IL NIPOTE CHE HA RINNEGATO MESSINA DENARO: “HO SCELTO IMPASTATO, MI HANNO EMARGINATO TUTTI”
GIUSEPPE CIMAROSA RACCONTA COME QUESTA PARENTELA GLI ABBIA “ROVINATO L’ADOLESCENZA”
«Avevo conosciuto la storia di Peppino Impastato ed era lui il mio punto di riferimento ideale. Così è iniziato il conflitto profondo con mio padre». A parlare è Giuseppe Cimarosa, nipote di Matteo Messina Denaro che ha rinnegato il boss.
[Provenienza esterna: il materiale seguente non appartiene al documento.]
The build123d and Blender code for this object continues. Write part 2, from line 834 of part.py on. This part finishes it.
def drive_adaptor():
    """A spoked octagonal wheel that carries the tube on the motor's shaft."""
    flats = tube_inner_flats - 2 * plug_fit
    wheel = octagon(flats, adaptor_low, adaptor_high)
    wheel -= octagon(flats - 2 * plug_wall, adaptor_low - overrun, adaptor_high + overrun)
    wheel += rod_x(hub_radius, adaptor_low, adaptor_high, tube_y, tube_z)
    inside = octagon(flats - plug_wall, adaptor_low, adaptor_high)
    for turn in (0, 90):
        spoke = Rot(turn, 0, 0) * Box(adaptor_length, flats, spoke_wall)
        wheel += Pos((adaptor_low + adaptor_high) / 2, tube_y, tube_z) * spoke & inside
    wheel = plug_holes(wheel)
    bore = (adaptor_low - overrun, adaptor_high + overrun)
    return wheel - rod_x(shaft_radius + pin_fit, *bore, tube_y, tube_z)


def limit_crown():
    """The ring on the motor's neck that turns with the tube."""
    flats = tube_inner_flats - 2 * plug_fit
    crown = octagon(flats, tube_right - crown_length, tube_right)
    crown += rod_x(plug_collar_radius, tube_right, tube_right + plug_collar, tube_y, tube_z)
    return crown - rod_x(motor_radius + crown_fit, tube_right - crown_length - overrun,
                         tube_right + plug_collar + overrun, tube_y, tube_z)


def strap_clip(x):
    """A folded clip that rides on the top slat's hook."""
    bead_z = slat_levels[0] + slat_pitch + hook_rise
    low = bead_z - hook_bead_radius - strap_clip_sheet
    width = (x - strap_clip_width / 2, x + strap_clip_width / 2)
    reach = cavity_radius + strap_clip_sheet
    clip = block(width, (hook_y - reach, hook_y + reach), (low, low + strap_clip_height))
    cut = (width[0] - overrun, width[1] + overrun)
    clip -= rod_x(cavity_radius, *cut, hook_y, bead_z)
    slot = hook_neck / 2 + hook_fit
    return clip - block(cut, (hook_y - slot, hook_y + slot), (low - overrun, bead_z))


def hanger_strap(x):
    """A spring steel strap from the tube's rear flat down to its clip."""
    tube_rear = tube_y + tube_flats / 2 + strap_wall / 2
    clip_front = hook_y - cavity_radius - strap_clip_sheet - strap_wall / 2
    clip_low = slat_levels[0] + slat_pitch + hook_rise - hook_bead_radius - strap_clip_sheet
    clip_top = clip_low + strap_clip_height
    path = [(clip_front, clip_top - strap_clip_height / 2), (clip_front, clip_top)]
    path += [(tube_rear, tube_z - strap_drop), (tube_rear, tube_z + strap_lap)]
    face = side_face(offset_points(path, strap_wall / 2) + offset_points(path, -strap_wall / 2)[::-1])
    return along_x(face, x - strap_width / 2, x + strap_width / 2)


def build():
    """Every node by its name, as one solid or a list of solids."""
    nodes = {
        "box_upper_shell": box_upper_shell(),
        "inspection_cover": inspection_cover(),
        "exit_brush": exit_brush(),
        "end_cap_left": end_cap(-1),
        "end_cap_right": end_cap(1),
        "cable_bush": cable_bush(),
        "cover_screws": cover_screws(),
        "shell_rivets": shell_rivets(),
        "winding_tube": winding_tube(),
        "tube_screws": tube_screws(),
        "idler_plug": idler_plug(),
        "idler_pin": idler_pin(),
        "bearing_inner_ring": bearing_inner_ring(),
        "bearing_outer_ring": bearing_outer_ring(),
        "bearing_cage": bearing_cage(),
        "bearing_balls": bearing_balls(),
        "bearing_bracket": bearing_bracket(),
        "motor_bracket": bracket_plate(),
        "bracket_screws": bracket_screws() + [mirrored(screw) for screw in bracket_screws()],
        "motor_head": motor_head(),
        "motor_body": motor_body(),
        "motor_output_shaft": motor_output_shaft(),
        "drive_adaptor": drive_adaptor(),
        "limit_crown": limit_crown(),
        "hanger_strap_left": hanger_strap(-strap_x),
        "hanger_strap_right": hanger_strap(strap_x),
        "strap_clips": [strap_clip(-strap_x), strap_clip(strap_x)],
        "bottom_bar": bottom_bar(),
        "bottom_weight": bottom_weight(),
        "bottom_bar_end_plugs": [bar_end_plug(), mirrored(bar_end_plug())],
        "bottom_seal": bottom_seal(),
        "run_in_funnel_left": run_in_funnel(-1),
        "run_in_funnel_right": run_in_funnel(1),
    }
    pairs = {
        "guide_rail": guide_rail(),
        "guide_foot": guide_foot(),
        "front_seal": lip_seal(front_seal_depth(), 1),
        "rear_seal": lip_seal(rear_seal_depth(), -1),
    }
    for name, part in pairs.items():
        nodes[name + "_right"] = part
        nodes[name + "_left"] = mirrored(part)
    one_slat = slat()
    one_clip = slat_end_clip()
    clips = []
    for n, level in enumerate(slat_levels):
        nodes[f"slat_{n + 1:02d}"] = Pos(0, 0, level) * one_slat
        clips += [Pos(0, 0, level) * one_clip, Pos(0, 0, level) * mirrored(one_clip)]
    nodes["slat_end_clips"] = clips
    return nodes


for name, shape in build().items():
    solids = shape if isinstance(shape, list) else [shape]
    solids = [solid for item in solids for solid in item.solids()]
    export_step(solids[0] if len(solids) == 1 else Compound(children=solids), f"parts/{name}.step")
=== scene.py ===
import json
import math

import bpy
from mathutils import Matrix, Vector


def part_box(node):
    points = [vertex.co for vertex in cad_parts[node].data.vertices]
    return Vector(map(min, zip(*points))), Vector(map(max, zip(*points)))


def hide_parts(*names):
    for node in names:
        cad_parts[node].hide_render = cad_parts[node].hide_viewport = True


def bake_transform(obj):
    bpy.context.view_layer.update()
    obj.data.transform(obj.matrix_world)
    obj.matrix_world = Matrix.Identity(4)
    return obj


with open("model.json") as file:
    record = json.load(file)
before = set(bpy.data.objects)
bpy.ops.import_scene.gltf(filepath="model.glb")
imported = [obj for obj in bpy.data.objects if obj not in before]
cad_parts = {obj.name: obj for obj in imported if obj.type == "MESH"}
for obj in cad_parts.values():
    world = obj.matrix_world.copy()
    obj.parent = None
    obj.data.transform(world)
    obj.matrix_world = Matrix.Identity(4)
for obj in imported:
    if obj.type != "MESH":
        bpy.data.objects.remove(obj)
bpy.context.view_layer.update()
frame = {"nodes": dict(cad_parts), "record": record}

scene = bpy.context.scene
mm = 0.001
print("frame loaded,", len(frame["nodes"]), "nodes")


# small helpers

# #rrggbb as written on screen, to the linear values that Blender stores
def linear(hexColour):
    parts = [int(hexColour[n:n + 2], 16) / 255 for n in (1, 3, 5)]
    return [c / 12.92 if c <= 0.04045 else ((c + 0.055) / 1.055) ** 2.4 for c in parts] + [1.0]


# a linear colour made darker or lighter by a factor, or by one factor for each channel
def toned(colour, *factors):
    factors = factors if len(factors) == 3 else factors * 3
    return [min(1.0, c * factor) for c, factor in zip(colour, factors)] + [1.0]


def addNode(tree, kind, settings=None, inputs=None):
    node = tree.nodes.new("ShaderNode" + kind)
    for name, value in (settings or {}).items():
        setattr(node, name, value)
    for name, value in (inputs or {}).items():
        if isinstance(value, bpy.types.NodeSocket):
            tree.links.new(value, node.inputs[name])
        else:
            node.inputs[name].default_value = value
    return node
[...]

La madre Rosa Filardo è cugina di primo grado del superlatitante e il padre Lorenzo collaborò con la giustizia fino al 2017, anno in cui morì. E l’ultima foto di Diabolik è stata scattata proprio al matrimonio di Filardo con il padre di Giuseppe. «Questa parentela sarà pure lontana, ma mi ha rovinato l’infanzia e l’adolescenza. Come uno stigma», racconta oggi in un’intervista a la Repubblica. «Quando era a scuola i compagni di classe parlavano del boss con ammirazione, ma per me non c’era nulla di cui vantarsi», prosegue.
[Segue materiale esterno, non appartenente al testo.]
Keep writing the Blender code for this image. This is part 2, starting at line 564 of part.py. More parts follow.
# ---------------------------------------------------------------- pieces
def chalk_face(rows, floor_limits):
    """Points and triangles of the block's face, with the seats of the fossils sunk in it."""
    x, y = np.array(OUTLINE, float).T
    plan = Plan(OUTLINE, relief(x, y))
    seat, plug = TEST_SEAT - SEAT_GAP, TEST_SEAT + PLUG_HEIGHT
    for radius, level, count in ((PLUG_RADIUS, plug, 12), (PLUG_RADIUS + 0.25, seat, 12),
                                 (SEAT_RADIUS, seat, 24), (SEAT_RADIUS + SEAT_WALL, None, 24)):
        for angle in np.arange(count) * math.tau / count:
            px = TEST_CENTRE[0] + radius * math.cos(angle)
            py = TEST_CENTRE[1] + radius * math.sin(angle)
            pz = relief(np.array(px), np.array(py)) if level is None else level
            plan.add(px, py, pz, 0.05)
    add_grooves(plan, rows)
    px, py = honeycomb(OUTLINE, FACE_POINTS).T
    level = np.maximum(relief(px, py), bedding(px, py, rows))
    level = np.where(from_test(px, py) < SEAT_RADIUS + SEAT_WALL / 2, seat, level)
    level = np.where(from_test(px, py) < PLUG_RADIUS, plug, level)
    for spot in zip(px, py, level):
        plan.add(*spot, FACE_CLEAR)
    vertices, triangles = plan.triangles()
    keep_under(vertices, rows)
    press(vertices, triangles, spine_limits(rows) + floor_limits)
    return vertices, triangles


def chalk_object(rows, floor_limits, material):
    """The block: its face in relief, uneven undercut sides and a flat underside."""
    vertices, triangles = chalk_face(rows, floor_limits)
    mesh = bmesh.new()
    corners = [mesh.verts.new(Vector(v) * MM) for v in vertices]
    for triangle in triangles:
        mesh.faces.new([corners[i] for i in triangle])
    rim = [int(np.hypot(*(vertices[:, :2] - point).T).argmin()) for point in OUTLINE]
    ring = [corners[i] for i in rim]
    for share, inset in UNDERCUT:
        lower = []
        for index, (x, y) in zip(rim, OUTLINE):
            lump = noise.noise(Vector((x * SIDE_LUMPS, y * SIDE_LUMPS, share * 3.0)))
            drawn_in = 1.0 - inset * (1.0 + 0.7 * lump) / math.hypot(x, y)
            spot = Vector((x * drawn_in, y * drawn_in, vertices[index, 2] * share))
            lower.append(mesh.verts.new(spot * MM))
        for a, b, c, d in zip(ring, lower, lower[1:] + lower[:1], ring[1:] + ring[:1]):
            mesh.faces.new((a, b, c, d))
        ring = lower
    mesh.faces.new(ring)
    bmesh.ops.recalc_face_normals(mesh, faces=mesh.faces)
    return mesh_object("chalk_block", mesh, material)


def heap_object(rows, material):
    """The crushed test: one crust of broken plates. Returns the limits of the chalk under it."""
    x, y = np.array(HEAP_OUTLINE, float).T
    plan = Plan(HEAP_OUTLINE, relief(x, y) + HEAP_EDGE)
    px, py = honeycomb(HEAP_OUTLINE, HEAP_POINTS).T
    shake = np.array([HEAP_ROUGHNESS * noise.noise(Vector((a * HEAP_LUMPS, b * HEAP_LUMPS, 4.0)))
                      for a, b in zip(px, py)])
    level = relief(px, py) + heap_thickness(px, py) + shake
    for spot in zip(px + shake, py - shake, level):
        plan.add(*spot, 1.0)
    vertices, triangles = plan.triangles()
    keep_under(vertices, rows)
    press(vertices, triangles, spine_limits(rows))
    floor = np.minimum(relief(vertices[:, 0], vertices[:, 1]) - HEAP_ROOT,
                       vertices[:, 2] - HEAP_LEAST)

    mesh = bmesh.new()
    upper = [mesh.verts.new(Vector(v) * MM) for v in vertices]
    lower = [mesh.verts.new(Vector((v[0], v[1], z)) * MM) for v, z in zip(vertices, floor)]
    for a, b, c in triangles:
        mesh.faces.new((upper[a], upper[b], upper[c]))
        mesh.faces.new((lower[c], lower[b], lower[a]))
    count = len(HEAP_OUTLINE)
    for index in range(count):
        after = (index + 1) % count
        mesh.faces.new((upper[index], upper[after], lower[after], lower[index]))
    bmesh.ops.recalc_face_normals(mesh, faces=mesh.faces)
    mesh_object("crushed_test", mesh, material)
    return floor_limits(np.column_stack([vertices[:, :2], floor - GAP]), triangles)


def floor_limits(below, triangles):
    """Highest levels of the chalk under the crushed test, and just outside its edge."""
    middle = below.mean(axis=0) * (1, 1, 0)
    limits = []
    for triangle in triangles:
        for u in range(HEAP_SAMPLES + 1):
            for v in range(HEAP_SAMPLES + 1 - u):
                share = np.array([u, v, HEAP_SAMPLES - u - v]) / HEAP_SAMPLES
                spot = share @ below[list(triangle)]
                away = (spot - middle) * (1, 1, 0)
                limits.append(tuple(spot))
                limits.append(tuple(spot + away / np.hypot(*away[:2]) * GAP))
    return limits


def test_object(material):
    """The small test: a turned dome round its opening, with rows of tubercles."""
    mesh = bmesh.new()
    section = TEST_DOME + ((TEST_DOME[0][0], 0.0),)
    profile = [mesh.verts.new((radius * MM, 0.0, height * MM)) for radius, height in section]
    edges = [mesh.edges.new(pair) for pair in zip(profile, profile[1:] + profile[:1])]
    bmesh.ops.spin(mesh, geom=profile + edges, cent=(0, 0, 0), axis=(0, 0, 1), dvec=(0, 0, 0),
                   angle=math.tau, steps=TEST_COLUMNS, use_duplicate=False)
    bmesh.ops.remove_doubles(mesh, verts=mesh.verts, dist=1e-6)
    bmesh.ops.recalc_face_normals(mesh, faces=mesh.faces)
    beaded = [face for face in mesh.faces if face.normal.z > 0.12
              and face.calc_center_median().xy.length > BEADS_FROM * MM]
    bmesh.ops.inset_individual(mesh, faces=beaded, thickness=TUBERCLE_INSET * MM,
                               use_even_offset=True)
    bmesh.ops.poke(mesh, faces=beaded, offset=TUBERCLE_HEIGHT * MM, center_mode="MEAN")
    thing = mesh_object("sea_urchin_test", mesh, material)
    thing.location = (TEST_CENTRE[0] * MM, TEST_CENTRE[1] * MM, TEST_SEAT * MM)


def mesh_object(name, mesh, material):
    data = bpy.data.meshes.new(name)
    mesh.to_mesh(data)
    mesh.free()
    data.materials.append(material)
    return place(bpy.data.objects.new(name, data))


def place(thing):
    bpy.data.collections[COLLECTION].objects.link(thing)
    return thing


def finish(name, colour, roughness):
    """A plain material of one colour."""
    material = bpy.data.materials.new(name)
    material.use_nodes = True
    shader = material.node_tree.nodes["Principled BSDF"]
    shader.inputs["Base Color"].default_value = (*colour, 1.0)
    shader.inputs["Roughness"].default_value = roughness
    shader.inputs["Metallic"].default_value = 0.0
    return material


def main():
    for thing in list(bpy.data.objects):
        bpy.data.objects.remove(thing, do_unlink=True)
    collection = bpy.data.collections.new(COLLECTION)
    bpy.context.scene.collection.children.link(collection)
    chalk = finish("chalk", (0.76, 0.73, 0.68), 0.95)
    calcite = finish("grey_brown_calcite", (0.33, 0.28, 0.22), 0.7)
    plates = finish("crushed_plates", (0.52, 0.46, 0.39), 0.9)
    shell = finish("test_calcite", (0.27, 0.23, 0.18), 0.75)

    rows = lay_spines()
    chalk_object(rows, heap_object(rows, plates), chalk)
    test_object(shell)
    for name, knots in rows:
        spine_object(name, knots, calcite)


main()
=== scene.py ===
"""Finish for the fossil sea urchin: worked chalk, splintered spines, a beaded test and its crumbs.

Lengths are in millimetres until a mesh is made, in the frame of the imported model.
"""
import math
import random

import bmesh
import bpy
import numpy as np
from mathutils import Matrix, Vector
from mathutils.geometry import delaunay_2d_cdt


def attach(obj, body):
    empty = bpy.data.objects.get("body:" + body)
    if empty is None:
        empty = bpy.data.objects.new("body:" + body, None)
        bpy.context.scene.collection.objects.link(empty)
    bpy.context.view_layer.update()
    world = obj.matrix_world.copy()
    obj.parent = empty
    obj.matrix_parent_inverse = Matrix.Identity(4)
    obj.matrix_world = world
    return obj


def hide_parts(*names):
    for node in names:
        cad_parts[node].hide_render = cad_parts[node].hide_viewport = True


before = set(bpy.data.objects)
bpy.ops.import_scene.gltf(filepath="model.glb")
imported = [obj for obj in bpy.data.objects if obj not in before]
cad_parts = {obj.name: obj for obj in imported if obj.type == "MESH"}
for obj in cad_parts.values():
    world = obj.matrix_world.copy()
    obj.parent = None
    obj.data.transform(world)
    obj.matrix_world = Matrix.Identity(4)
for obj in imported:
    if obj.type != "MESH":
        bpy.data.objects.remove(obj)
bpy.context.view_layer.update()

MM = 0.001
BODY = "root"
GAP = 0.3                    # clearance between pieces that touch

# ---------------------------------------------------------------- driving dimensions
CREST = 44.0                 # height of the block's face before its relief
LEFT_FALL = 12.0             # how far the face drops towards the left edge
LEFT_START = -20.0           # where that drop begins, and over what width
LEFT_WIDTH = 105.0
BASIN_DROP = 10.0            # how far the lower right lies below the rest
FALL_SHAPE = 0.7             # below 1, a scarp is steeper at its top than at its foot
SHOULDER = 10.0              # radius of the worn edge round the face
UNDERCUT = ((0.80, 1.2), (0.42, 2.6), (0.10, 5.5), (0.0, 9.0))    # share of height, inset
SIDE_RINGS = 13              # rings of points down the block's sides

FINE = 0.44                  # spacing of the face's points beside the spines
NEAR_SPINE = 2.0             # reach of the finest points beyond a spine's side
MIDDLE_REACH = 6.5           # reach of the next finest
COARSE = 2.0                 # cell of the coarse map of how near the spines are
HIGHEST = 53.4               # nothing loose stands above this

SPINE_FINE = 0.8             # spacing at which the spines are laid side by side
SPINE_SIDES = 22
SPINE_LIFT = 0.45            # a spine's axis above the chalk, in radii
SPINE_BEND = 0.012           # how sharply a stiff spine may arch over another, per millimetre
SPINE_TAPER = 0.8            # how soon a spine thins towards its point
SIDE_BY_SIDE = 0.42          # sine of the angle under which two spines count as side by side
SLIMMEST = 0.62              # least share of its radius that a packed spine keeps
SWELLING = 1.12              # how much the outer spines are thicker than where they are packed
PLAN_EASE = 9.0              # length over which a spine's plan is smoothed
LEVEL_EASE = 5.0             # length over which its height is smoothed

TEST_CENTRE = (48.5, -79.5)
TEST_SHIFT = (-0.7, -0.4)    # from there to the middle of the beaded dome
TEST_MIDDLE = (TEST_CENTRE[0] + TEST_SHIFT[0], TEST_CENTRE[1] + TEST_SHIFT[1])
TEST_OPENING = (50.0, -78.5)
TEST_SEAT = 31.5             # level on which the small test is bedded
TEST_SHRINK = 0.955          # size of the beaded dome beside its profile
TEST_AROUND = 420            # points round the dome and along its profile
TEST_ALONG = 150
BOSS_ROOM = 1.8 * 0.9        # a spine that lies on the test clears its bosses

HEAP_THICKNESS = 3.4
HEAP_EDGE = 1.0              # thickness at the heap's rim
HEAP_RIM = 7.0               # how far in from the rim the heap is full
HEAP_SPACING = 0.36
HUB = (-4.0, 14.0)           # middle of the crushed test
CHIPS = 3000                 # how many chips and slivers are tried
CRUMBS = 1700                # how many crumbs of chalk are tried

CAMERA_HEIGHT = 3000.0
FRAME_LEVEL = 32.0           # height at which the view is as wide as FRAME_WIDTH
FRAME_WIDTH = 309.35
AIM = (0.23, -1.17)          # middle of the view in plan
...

La storia di Giuseppe Cimarosa
Giuseppe ha 40 anni e fa l’istruttore di equitazione e il regista di teatro equestre. Il suo punto di riferimento, fin da ragazzino, è stato il celebre giornalista e attivista Peppino Impastato. Ideale che ha portato Giuseppe a entrare in conflitto con il padre, soprattutto dopo l’arresto di quest’ultimo. «Ha scontato 5 anni ingiustamente, perché era stato assolto dall’associazione mafiosa e condannato per danneggiamento contro un ex socio. Non aveva commesso lui quel reato, però non disse nulla. Così, una volta tornato libero, fu ritenuto affidabile e venne nuovamente assoldato», spiega il nipote del capomafia. Nel 2013 Lorenzo Cimarosa ha iniziato a collaborare con la giustizia e il figlio ha rifiutato da subito il programma di protezione. «Io mi chiamo Giuseppe Cimarosa. Ho una mia identità di persona onesta che ho costruito negli anni e con fatica. Non ci rinuncio per colpa di Matteo. Non sono un eroe, ho fatto una scelta, ho preferito la libertà e rimanere a casa mia. Però ho pagato un prezzo».
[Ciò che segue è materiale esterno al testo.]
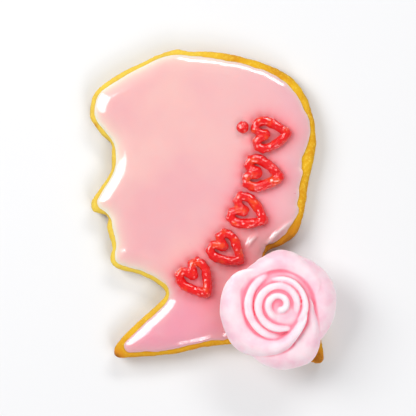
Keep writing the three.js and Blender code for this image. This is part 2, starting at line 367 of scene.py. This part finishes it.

Quando il padre diventò collaboratore di giustizia
Questo costo è la paura: l’ansia di essere uccisi da un momento all’altro. Dopo la morte di Lorenzo, Cosa Nostra ha distrutto ben due volte la sua tomba. Ma i problemi sono arrivati anche dalla società stessa che l’ha «emarginato» e ha reso la sua vita «un’inferno», come «gli amici che da un giorno all’altro non mi hanno più risposto al telefono e mi hanno abbandonato. O i ragazzi che frequentavano il maneggio e sono spariti». A chi definisce un errore l’arresto del boss, Giuseppe risponde: «Sono schifato. Lo trovo avvilente. Capisco che molti abbiano paura, ma se non volete parlare, almeno state zitti».